Now initially, I felt with would be a good design as this forces each service to be responsible for a single object. For the most part this has worked out, but as my services grow, I've found myself questioning this design.
Take this for example:
You have music service you're writing and one of your services would be "Albums".
So you write basic CRUD operations and they pretty much all return a collection of AlbumDto.
What if you want to write an operation that returns the types of albums. (LP, Single, EP, etc)
So you have an object AlbumTypesDto. Would you create a new service just for this object or have your Albums service return many different objects?
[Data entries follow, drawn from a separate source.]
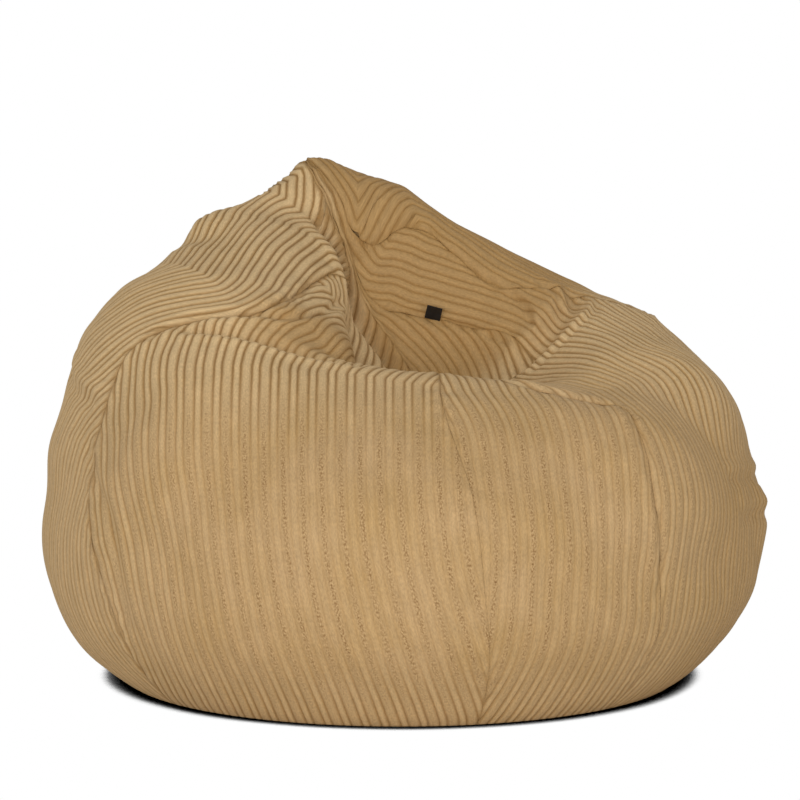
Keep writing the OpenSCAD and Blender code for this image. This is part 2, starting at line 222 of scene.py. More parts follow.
def roll(p, a, b, radius_a, radius_b):
    """Distance to a roll: that to the segment from a to b, less a radius that changes along it."""
    a, b = np.array(a, float), np.array(b, float)
    d = b - a
    t = np.clip((p - a) @ d / (d @ d), 0, 1)
    return np.linalg.norm(p - a - t[..., None] * d, axis=-1) - radius_a - (radius_b - radius_a) * t


def belly(p):
    """A rounded barrel: the power sum of the level radius and the height, flatter above than below."""
    across = np.linalg.norm(p[..., :2] / BELLY_HALF, axis=-1)
    up = np.abs(p[..., 2] - BELLY_Z) / np.where(p[..., 2] > BELLY_Z, BELLY_UP, BELLY_DOWN)
    return BELLY_MEAN_R * ((across**BELLY_POWER + up**BELLY_POWER) ** (1 / BELLY_POWER) - 1)


def bag(p):
    """Belly, front roll, right arm, left bulge and the slopes up to the tip, blended; the seat pressed in;
    and the rolls of slack cloth laid on that."""
    f = smooth_min(belly(p), roll(p, (-215, -185, 310), (235, -205, 252), 126, 118), 60)
    f = smooth_min(f, oval(p, (252, 35, 284), (166, 230, 153)), 60)
    f = smooth_min(f, oval(p, (-222, 15, 335), (204, 235, 197)), 60)
    f = smooth_min(f, roll(p, (-195, 85, 470), TIP, 106, TIP_LEFT_R), 45)
    f = smooth_min(f, roll(p, (190, 130, 305), TIP + (10, 0, 6), 190, TIP_R), 45)
    f = smooth_min(f, roll(p, (-20, 170, 280), TIP + (10, 0, 6), 230, TIP_R), 45)
    f = smooth_max(f, -oval(p, SEAT_MID, SEAT_HALF), 55)
    for points, blend in SLACK:
        rolls = [roll(p, a[:3], b[:3], a[3], b[3]) for a, b in zip(points, points[1:])]
        f = smooth_min(f, np.minimum.reduce(rolls), blend)
    return f


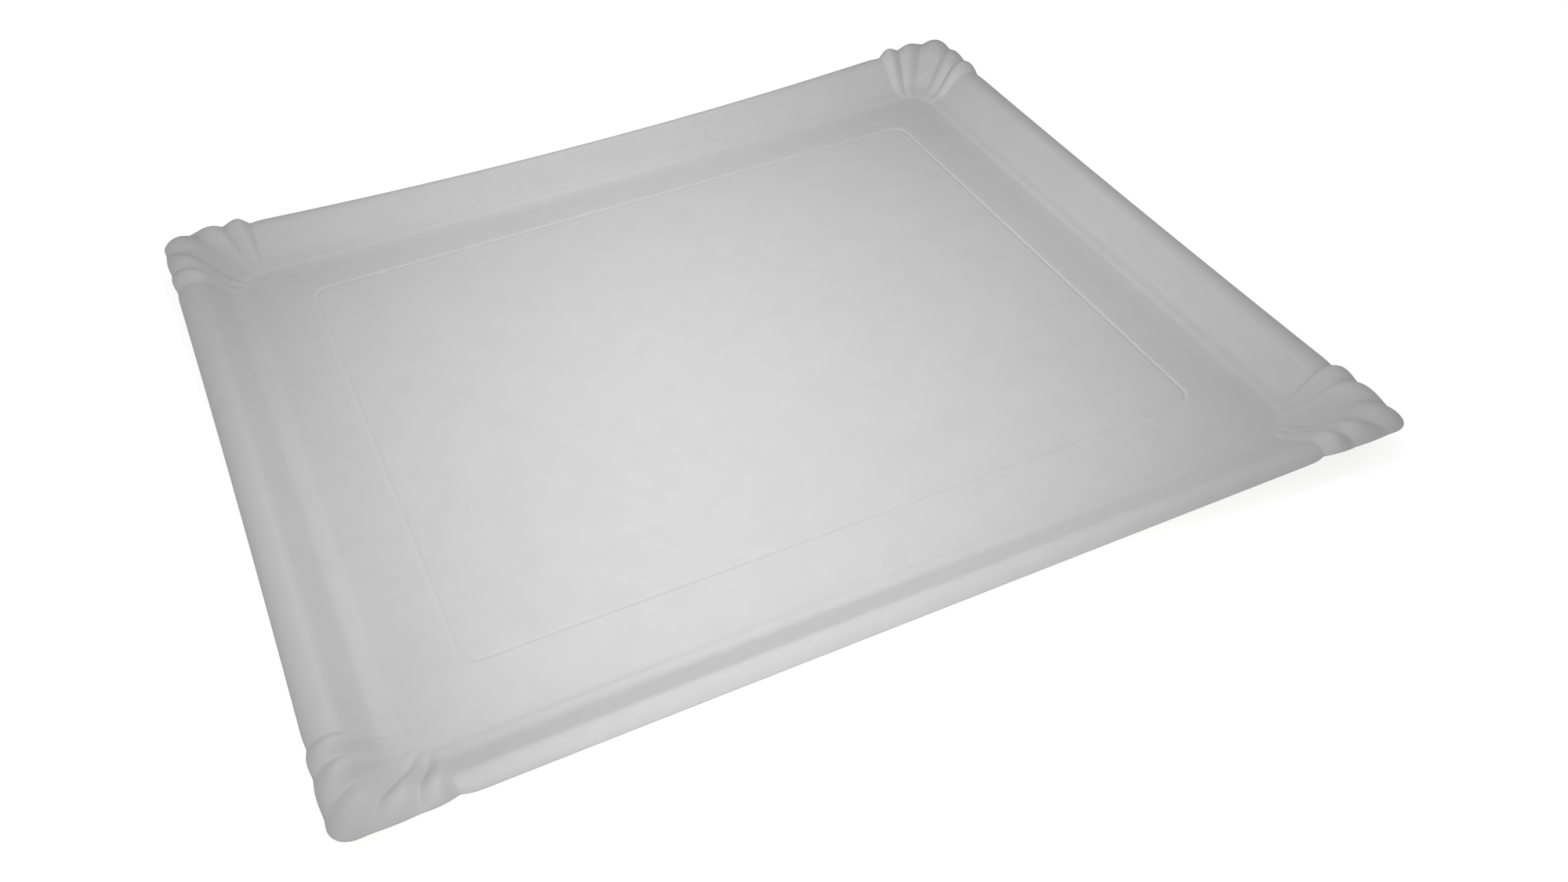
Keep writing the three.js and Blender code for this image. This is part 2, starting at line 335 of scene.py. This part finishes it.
def sheet_mesh(name):
    """The closed sheet as a Blender mesh, its faces marked by the material that they take."""
    upper = upper_face(places_around())
    rows, columns, _ = upper.shape
    lower = upper - BOARD * grid_normals(upper)
    insets, heights = long_profile.T
    on_foot = (insets >= FOOT_FLAT[0]) & (insets <= FOOT_FLAT[1])
    lower[on_foot, :, 2] = 0.0
    middles = np.array([[0, 0, heights[-1]], [0, 0, heights[-1] - BOARD]])
    points = np.vstack([upper.reshape(-1, 3), lower.reshape(-1, 3), middles]) * MM

    size = rows * columns
    index = np.arange(size).reshape(rows, columns)
    following = np.roll(index, -1, axis=1)
    quads = np.stack([index[:-1], following[:-1], following[1:], index[1:]], -1).reshape(-1, 4)
    under = quads[:, ::-1] + size
    edge = np.stack([index[0] + size, following[0] + size, following[0], index[0]], -1)
    panel = [(a, b, 2 * size) for a, b in zip(index[-1], following[-1])]
    panel_under = [(b + size, a + size, 2 * size + 1) for a, b, _ in panel]

    faces = [*quads.tolist(), *panel, *under.tolist(), *panel_under, *edge.tolist()]
    upper_count, under_count = len(quads) + len(panel), len(under) + len(panel_under)
    kinds = [UPPER] * upper_count + [UNDERSIDE] * under_count + [CUT_EDGE] * len(edge)
    mesh = bpy.data.meshes.new(name)
    mesh.from_pydata(points.tolist(), [], faces)
    mesh.polygons.foreach_set("material_index", kinds)
    mesh.polygons.foreach_set("use_smooth", [kind != CUT_EDGE for kind in kinds])
    mesh.update()
    return mesh


tray_mesh = sheet_mesh("pressed_sheet")
tray = bpy.data.objects.new("pressed_sheet", tray_mesh)
bpy.context.scene.collection.objects.link(tray)
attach(tray, "root")
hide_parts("tray")
print("faces of the sheet:", len(tray_mesh.polygons))

# %% [markdown]
# ## Colours and node trees
#
# Colours are written as sRGB hex values and turned into the linear values that shading needs.
# Each channel c up to 0.04045 becomes c / 12.92, and each larger one ((c + 0.055) / 1.055) ^ 2.4.

# %% Helpers for colours and nodes
def linear(hex_colour, alpha=1.0):
    """Linear red, green, blue and alpha of an sRGB hex colour."""
    channels = [int(hex_colour.lstrip("#")[i : i + 2], 16) / 255 for i in (0, 2, 4)]
    curved = [c / 12.92 if c <= 0.04045 else ((c + 0.055) / 1.055) ** 2.4 for c in channels]
    return (*curved, alpha)


def add_node(tree, kind, settings=None, inputs=None):
    """Adds a node; settings are its properties, and inputs are values or sockets to link from."""
    node = tree.nodes.new(kind)
    for name, value in (settings or {}).items():
        setattr(node, name, value)
    for name, value in (inputs or {}).items():
        if isinstance(value, bpy.types.NodeSocket):
            tree.links.new(value, node.inputs[name])
        else:
            node.inputs[name].default_value = value
    return node


def new_material(name):
    """An empty material with its output node."""
    material = bpy.data.materials.new(name)
    material.use_nodes = True
    material.node_tree.nodes.clear()
    output = add_node(material.node_tree, "ShaderNodeOutputMaterial")
    return material, material.node_tree, output


print("white board, linear:", [round(v, 3) for v in linear("#dfdede")])

# %% [markdown]
# ## White paperboard
#
# Paperboard is a felt of wood fibres. Under even light it shows a cloudy mottling about 9 mm
# across, where the felt is thicker or thinner, and a fine grain of fibres that lie mostly along
# the direction the board was made in. Real fibres are about 0.03 mm wide, too fine to show here,
# so the grain is drawn 0.35 mm wide.
# The upper face is coated, so it is smoother and has a soft sheen. The underside is bare board,
# which is duller and a little darker, and the cut edge is rough and the darkest.

# %% Paperboard
CLOUD_MM, CLOUD_DETAIL, CLOUD_ROUGHNESS = 9.0, 4.0, 0.6
CLOUD_LOW, CLOUD_HIGH = 0.3, 0.7
FIBRE_MM, FIBRE_DETAIL, FIBRE_ROUGHNESS = 0.35, 3.0, 0.7
FIBRE_STRETCH = 5.0
SWELL_MM = 70.0
BOARD_IOR = 1.5


def per_metre(size_mm):
    """Noise scale for features of the given size, when the coordinates are in metres."""
    return 1 / (size_mm * MM)


def paperboard(name, light, dark, roughness, grain_mm, swell_mm, cloud_share):
    """Felted board: colour mottled between two tones, with a grain of fibres and a slight swell.

    The cloud share is how much of the way between the two tones the mottling takes up.
    """
    material, tree, output = new_material(name)
    place = add_node(tree, "ShaderNodeTexCoord").outputs["Object"]
    clouds = add_node(
        tree,
        "ShaderNodeTexNoise",
        inputs={
            "Vector": place,
            "Scale": per_metre(CLOUD_MM),
            "Detail": CLOUD_DETAIL,
            "Roughness": CLOUD_ROUGHNESS,
        },
    )
    spread = add_node(
        tree,
        "ShaderNodeMapRange",
        inputs={
            "Value": clouds.outputs["Fac"],
            "From Min": CLOUD_LOW,
            "From Max": CLOUD_HIGH,
            "To Min": 0.5 - cloud_share / 2,
            "To Max": 0.5 + cloud_share / 2,
        },
    )
    tone = add_node(
        tree,
        "ShaderNodeMix",
        settings={"data_type": "RGBA"},
        inputs={"Factor": spread.outputs["Result"]},
    )
    tone.inputs["A"].default_value = linear(dark)
    tone.inputs["B"].default_value = linear(light)
    stretched = add_node(
        tree,
        "ShaderNodeMapping",
        inputs={"Vector": place, "Scale": (1 / FIBRE_STRETCH, 1.0, 1.0)},
    )
    fibres = add_node(
        tree,
        "ShaderNodeTexNoise",
        inputs={
            "Vector": stretched.outputs["Vector"],
            "Scale": per_metre(FIBRE_MM),
            "Detail": FIBRE_DETAIL,
            "Roughness": FIBRE_ROUGHNESS,
        },
    )
    swell = add_node(
        tree,
        "ShaderNodeTexNoise",
        inputs={"Vector": place, "Scale": per_metre(SWELL_MM), "Detail": 1.0},
    )
    grain = add_node(
        tree,
        "ShaderNodeBump",
        inputs={"Height": fibres.outputs["Fac"], "Distance": grain_mm * MM, "Strength": 1.0},
    )
    uneven = add_node(
        tree,
        "ShaderNodeBump",
        inputs={
            "Height": swell.outputs["Fac"],
            "Distance": swell_mm * MM,
            "Strength": 1.0,
            "Normal": grain.outputs["Normal"],
        },
    )
    board = add_node(
        tree,
        "ShaderNodeBsdfPrincipled",
        inputs={
            "Base Color": tone.outputs["Result"],
            "Roughness": roughness,
            "IOR": BOARD_IOR,
            "Normal": uneven.outputs["Normal"],
        },
    )
    tree.links.new(board.outputs["BSDF"], output.inputs["Surface"])
    return material


coated = paperboard(
    "coated paperboard",
    light="#dfdede",
    dark="#d8d7d7",
    roughness=0.5,
    grain_mm=0.012,
    swell_mm=0.25,
    cloud_share=0.5,
)
bare = paperboard(
    "bare paperboard",
    light="#d6d5d0",
    dark="#cac9c3",
    roughness=0.8,
    grain_mm=0.03,
    swell_mm=0.25,
    cloud_share=1.0,
)
cut = paperboard(
    "cut board edge",
    light="#cfcdc6",
    dark="#bfbdb5",
    roughness=0.9,
    grain_mm=0.06,
    swell_mm=0.0,
    cloud_share=1.0,
)
for material in (coated, bare, cut):
    tray_mesh.materials.append(material)
print("materials:", [material.name for material in tray_mesh.materials])

# %% [markdown]
# ## Table and light
#
# The tray lies on a plain white table. The world gives an even soft fill. One soft spot lamp
# stands where the camera stands and a weaker one behind the tray. Both are aimed at the same
# place, a little in front of the middle, and their soft cones let the light fall off to the
# corners. A small lamp hangs over that place, and a low broad light from the front left shows
# the roll of the lip. The power of a spot lamp and of the hanging lamp is given for one metre and
# goes with the square of the distance, so that it can be moved without a change in brightness.

# %% Table, lamps and world
TABLE_SIZE = 4.0
TABLE_ROUGHNESS, TABLE_GLOW = 0.9, 0.7
BRIGHT_PLACE = (-0.02, -0.032, 0.002)
LAMP_RADIUS = 0.03


def white_table():
    """A flat white table. Seen by the camera it also glows a little, so it reads as plain white."""
    half = TABLE_SIZE / 2
    mesh = bpy.data.meshes.new("table")
    corners = [(-half, -half, 0), (half, -half, 0), (half, half, 0), (-half, half, 0)]
    mesh.from_pydata(corners, [], [(0, 1, 2, 3)])
    floor = bpy.data.objects.new("table", mesh)
    bpy.context.scene.collection.objects.link(floor)
    material, tree, output = new_material("white table")
    paint = add_node(
        tree,
        "ShaderNodeBsdfPrincipled",
        inputs={"Base Color": linear("#e8e8e8"), "Roughness": TABLE_ROUGHNESS},
    )
    glow = add_node(
        tree,
        "ShaderNodeEmission",
        inputs={"Color": linear("#ffffff"), "Strength": TABLE_GLOW},
    )
    nothing = add_node(tree, "ShaderNodeEmission", inputs={"Strength": 0.0})
    seen = add_node(tree, "ShaderNodeLightPath").outputs["Is Camera Ray"]
    only_seen = add_node(tree, "ShaderNodeMixShader", inputs={"Fac": seen})
    tree.links.new(nothing.outputs["Emission"], only_seen.inputs[1])
    tree.links.new(glow.outputs["Emission"], only_seen.inputs[2])
    both = add_node(tree, "ShaderNodeAddShader")
    tree.links.new(paint.outputs["BSDF"], both.inputs[0])
    tree.links.new(only_seen.outputs["Shader"], both.inputs[1])
    tree.links.new(both.outputs["Shader"], output.inputs["Surface"])
    mesh.materials.append(material)
    return floor


def hang(name, light, place, aim):
    """Puts a lamp at its place, turned towards a point, and hides it from the camera."""
    lamp_object = bpy.data.objects.new(name, light)
    lamp_object.location = place
    way = Vector(aim) - Vector(place)
    lamp_object.rotation_euler = way.to_track_quat("-Z", "Y").to_euler()
    lamp_object.visible_camera = False
    bpy.context.scene.collection.objects.link(lamp_object)


def spot_lamp(name, place, cone, power_at_metre):
    """A soft spot lamp aimed at the bright place, with a cone that fades from its middle out."""
    light = bpy.data.lights.new(name, "SPOT")
    light.spot_size = math.radians(cone)
    light.spot_blend = 1.0
    light.shadow_soft_size = LAMP_RADIUS
    light.energy = power_at_metre * (Vector(BRIGHT_PLACE) - Vector(place)).length_squared
    hang(name, light, place, BRIGHT_PLACE)


def top_lamp(name, height, size, power_at_metre):
    """A square lamp that hangs straight over the bright place."""
    light = bpy.data.lights.new(name, "AREA")
    light.size = size
    light.energy = power_at_metre * height**2
    hang(name, light, (*BRIGHT_PLACE[:2], height), BRIGHT_PLACE)


def far_light(name, azimuth, elevation, spread, strength):
    """A light from far off, as broad as its spread. Azimuth 0 is in front, 270 at the left."""
    around, up = math.radians(azimuth), math.radians(elevation)
    light = bpy.data.lights.new(name, "SUN")
    light.angle = math.radians(spread)
    light.energy = strength
    level = math.cos(up)
    place = (level * math.sin(around), -level * math.cos(around), math.sin(up))
    hang(name, light, place, (0, 0, 0))


def world_light(strength):
    """Even light from all around, and plain white where the camera sees past the table."""
    world = bpy.data.worlds.new("studio")
    bpy.context.scene.world = world
    world.use_nodes = True
    tree = world.node_tree
    tree.nodes.clear()
    output = add_node(tree, "ShaderNodeOutputWorld")
    fill = add_node(
        tree,
        "ShaderNodeBackground",
        inputs={"Color": linear("#ffffff"), "Strength": strength},
    )
    white = add_node(
        tree,
        "ShaderNodeBackground",
        inputs={"Color": linear("#ffffff"), "Strength": 1.0},
    )
    seen = add_node(tree, "ShaderNodeLightPath").outputs["Is Camera Ray"]
    mix = add_node(tree, "ShaderNodeMixShader", inputs={"Fac": seen})
    tree.links.new(fill.outputs["Background"], mix.inputs[1])
    tree.links.new(white.outputs["Background"], mix.inputs[2])
    tree.links.new(mix.outputs["Shader"], output.inputs["Surface"])


white_table()
spot_lamp("front lamp", (-0.132, -0.309, 0.277), cone=50, power_at_metre=12.8)
spot_lamp("back lamp", (0.1, 0.35, 0.4), cone=45, power_at_metre=6.8)
top_lamp("top lamp", height=0.2, size=0.12, power_at_metre=2.1)
far_light("side light", azimuth=315, elevation=20, spread=40, strength=0.43)
world_light(strength=0.345)

# %% [markdown]
# ## Camera
#
# The camera stands near the left corner of the near long side and looks down across the tray.
# A pinhole camera's focal length in pixels is its lens in millimetres over the sensor width,
# times the picture width; the shift moves the picture over the optical axis.

# %% Camera
PICTURE_WIDTH, PICTURE_HEIGHT = 2000, 1125
FOCAL_PIXELS = 1762.2
AXIS_X, AXIS_Y = 919.7, 589.6
CAMERA_PLACE = (-129.6, -304.0, 271.9)
CAMERA_TURN = (45.78, 1.96, -24.42)

camera_data = bpy.data.cameras.new("camera")
camera_data.sensor_width = 36.0
camera_data.lens = FOCAL_PIXELS / PICTURE_WIDTH * camera_data.sensor_width
camera_data.shift_x = (PICTURE_WIDTH / 2 - AXIS_X) / PICTURE_WIDTH
camera_data.shift_y = (AXIS_Y - PICTURE_HEIGHT / 2) / PICTURE_WIDTH
camera = bpy.data.objects.new("camera", camera_data)
camera.location = Vector(CAMERA_PLACE) * MM
camera.rotation_euler = Euler([math.radians(angle) for angle in CAMERA_TURN])
bpy.context.scene.collection.objects.link(camera)
bpy.context.scene.camera = camera
bpy.context.scene.view_settings.view_transform = "Standard"
print("lens:", round(camera_data.lens, 1), "mm")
I can imagine a complex service with several varying return types to be cumbersome and poor design, yet writing a whole new service for what maybe, only one or two service operation methods to be overkill.
What do you think?
It is a good idea to design your services around your domain problem. By exposing a CRUD pattern on the service, essentially you are using services for data access. The risk of this is your business logic will end up on whatever is consuming your service.
You service should expose methods relavent to the problem you are trying to solve (which loosely models onto the operation on the UI typically)
From here you will see your data contracts start to fit more naturally to the problem you are trying to solve, instead of creating "one size fits all" contracts.
For a good starter, Google "Domain Driven Design" But there is plenty of reference material on this.